Even if your child will potentially be difficult, encourage everyone that they're going to do great, both family members and kids or babies. If you start with an expectation of success, sometimes even difficult kids will rise to it.

Honestly, babies can smell fear a mile away. If your family member feels confident and encouraged, everyone will be calmer when you walk out the door.

Do A Practice Run

If possible, let your baby or child spend time with the family member who is going to be minding them with you right there. It can just be an hour watching your kiddo play, but do point out any cues or likes/dislikes that your child has so that your family member knows what they're looking for when they're on their own.

Plan A Special Treat

This won't work for babies but, for small children or even toddlers, consider planning a little special treat for them to do or eat while you're away. It could be a new or well-liked dessert, or a craft that isn't terribly messy. Something that's going to distract them from your absence and build a little adventure into their time with their family member.

Don't forget the huge benefit of you getting the opportunity to do what you need to do for a few hours, is that your children get to build a relationship with your family member that they might not otherwise get.

Stock A Few Groceries

If your family member is watching your child at your house, make sure to stock the fridge with a few groceries for them in addition to what your kids will need. A bag of chips or a few baked goods will just be a nice treat for the adult, too.

Pack A Bag

If you're dropping your child or children to your family member, pack a bag with what your child will need over the course of their stay, including any special food they might need as well as a change of clothes.

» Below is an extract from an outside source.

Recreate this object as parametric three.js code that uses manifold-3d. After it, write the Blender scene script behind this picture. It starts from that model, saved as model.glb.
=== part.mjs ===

If your baby is prone to blowouts, remind them there's a change of clothes in the bag and even remind them that onesies with split shoulders can be taken down instead of over the head. That's something even the most experienced grandparent might not know.

Turn Your Phone Ringer On

If they do need to contact you, make sure they can. Turn your ringer on if you usually let your phone vibrate so you can be ready if they call.

That said, try to keep yourself from worrying. Most likely, the worst that will happen is that your child might be a little fussy or not nap, but more often than not, they surprise everyone and behave perfectly for someone other than their parents.

Enjoy Yourself

There's no point in going to any of this trouble if you're not going to enjoy yourself. (If that's the goal, at least. Sometimes you need to leave children with a family member in order to go to a doctor's appointment or a funeral, in which case "enjoy yourself" isn't really appropriate advice.)

As much as possible, try to let go of the worry of having someone else mind your children and try to remember that the best way to make it easier in the future for everyone is to practice.

Return On Time

If you want your family member to enjoy their newfound babysitting gig, return on time (if possible).

On the other hand, returning much earlier than expected can be a little disappointing for say, grandparents, who are eager to have their grandbabies all to themselves. I suggest a solid way to go is to take enough time to enjoy yourself, but to avoid taking advantage of someone offering to watch your little one.

Say "Thank You"

Finally, say thank you. Whether in a text later or a note mailed or dropped off later, showing your appreciating for the effort someone put in to making sure your baby was OK without you is never a bad thing.

Acknowledge what a help your family member was to you and how much you appreciate their help and the relationship they're building with your kids. Hopefully, you'll have a new babysitter on your roster for years to come.